Investigation of HVOF-sprayed WC- and NiCr-based coatings to improve corrosion and wear performance of high-strength steel

Abstract

While electroplated hard chromium (EHC) coatings enhance corrosion resistance and wear strength, it does decrease the fatigue performance of mechanical components due to the existence of tensile stresses and cracking in the coatings. The high-velocity oxy-fuel (HVOF) thermal spray process is a potential alternative coating process with lower impact on the fatigue strength.
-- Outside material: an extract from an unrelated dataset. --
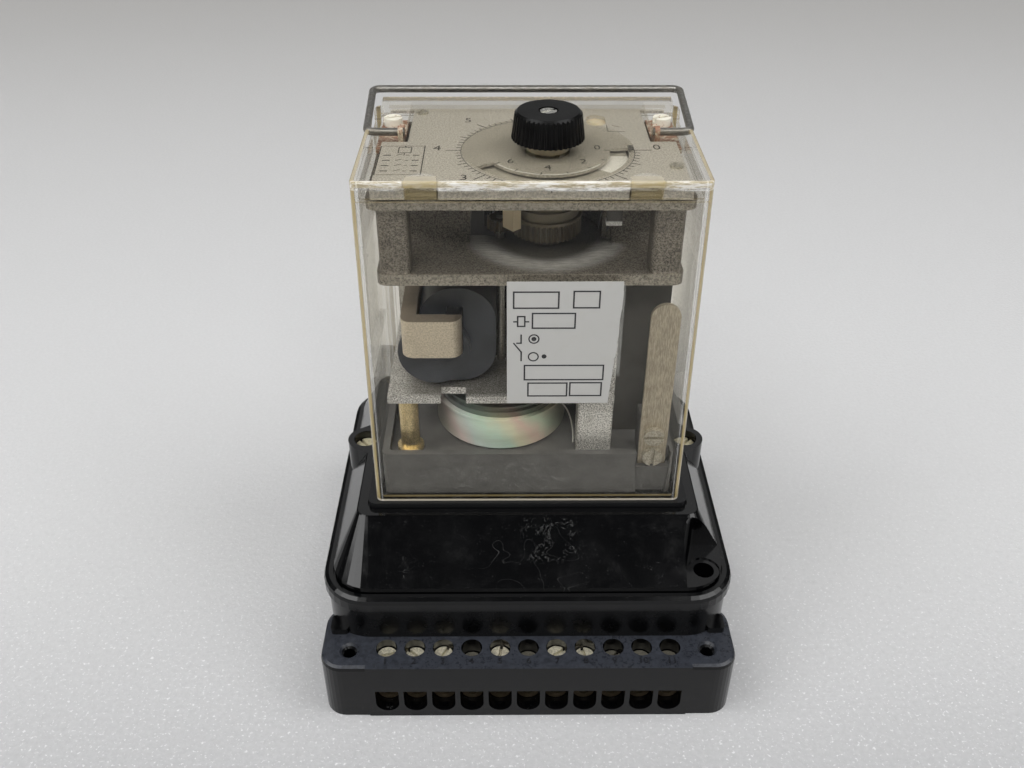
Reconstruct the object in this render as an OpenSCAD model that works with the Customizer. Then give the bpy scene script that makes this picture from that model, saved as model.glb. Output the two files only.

The present study aimed to investigate the wear and corrosion properties of AISI 4340 steel coated with HVOF-sprayed WC- and NiCr-based coatings of WC-CrC-Ni, Ni–Cr-B-Si-Fe and Ni-20Cr as a substitution for EHC coating. Salt spray and pin-on-disk tests were carried out to evaluate the corrosion and wear resistance of the coatings. From the WC- and NiCr-based coatings evaluated, Ni-20Cr and WC-CrC-C-Ni achieved superior corrosion resistance compared to EHC, but with Ni–Cr-B-Si-Fe having inferior performance to all the compositions and the EHC. The HVOF coating that resulted in the highest wear resistance was Ni-20 Cr, followed by Ni–Cr-B-Si-Fe and WC-CrC-Ni coatings. Both Ni-20 Cr and Ni–Cr-B-Si-Fe had better wear performance than EHC. The wear mechanisms were investigated through energy-dispersive spectroscopy (EDS) and scanning electron microscopy (SEM) techniques. The primary wear mechanism of Ni–Cr-B-Si-Fe, WC-CrC-Ni and Ni-20Cr HVOF thermal-sprayed coatings was found to be adhesive. Regarding the combination of both corrosion and wear performances, the Ni-20Cr HVOF coating was the only one that improved both properties compared to EHC since it reduced the pin/disk volume loss by about 60% and withstood 1000 h in a salt spray environment.